Stop wasting the American peoples’ time + learn to govern. Our jobs aren’t for campaigning, & that’s exactly what these bluff-votes are for. https://t.co/ELzpQhlezo
— Alexandria Ocasio-Cortez (@AOC) March 23, 2019
“Stop wasting the American peoples’ time + learn to govern. Our jobs aren’t for campaigning, & that’s exactly what these bluff-votes are for,” she added.
Conservatives on social media ridiculed Ocasio-Cortez for being agitated that the legislation she supports is being voted on.
Someone seems weirdly upset that the Senate will be voting on their plan… https://t.co/9AASlK01fL
— AG (@AGHamilton29) March 23, 2019
“If planet is in a crisis and this serious proposal (totally not a stunt!) is the only plan to save it, you would think AOC wd be: 1) thanking McConnell for scheduling a vote & 2) working to get votes to pass it,” conservative writer Allen Ginzburg queried. “In fact, shouldn’t she be mad at Pelosi for not doing the same?”

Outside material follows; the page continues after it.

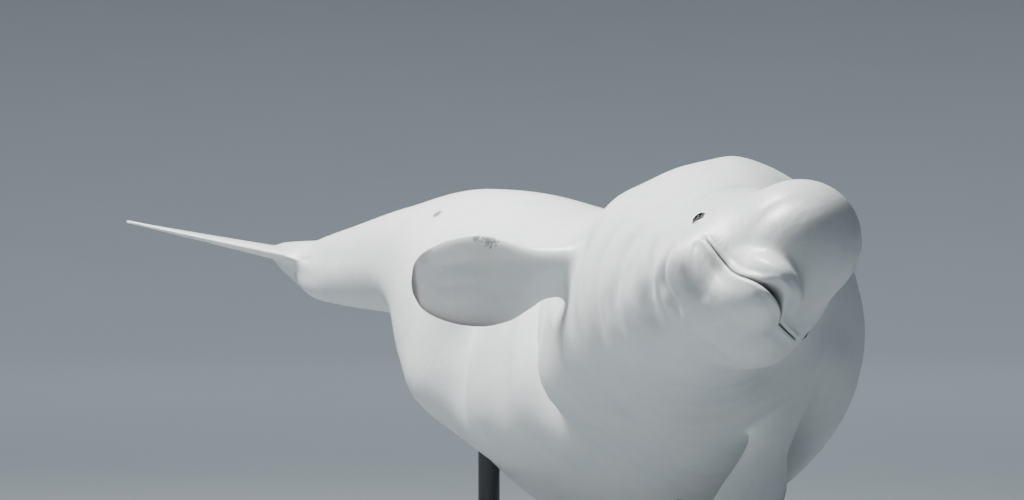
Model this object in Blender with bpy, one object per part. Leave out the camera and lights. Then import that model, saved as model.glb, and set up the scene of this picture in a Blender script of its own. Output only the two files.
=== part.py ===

Ocasio-Cortez has argued that climate change is one of the “biggest existential threats to our way of life – not just as a nation but as a world.”
In an analysis piece, Kane argued that Senate Majority Leader Mitch McConnell was using the “show vote” in an attempt to divide mainstream Democrats from the ostensibly more radical supporters of the Green New Deal.
Kane wrote that he was “doubtful the strategy will produce any immediate signs of division,” thanks to Democrats’ rallying around Senate Minority Leader’s Chuck Schumer’s strategy to vote present.
“Senate Republicans are trying to elevate the ideas and personalities of House Democrats in a bid to divide the opposition into the rising liberal stars, the party’s presidential contenders and its more mainstream lawmakers,” he wrote.
McConnell and his GOP allies in the Senate admitted as much last month. McConnell told reporters back in February that he wants to put Democrats “on the record” about the big-spending plan. Republican Sen. John Barrasso of Wyoming said that the main motivation for the vote is to call out Democratic presidential wannabes, saying it’s important “to get people on record as to how much they really want to take this country in a hard left direction.”
The Green New Deal resolution has no chance of passing the Senate, where it will need 51 votes and faces blanket opposition from Republicans, who hold 53 of the chamber’s 100 seats.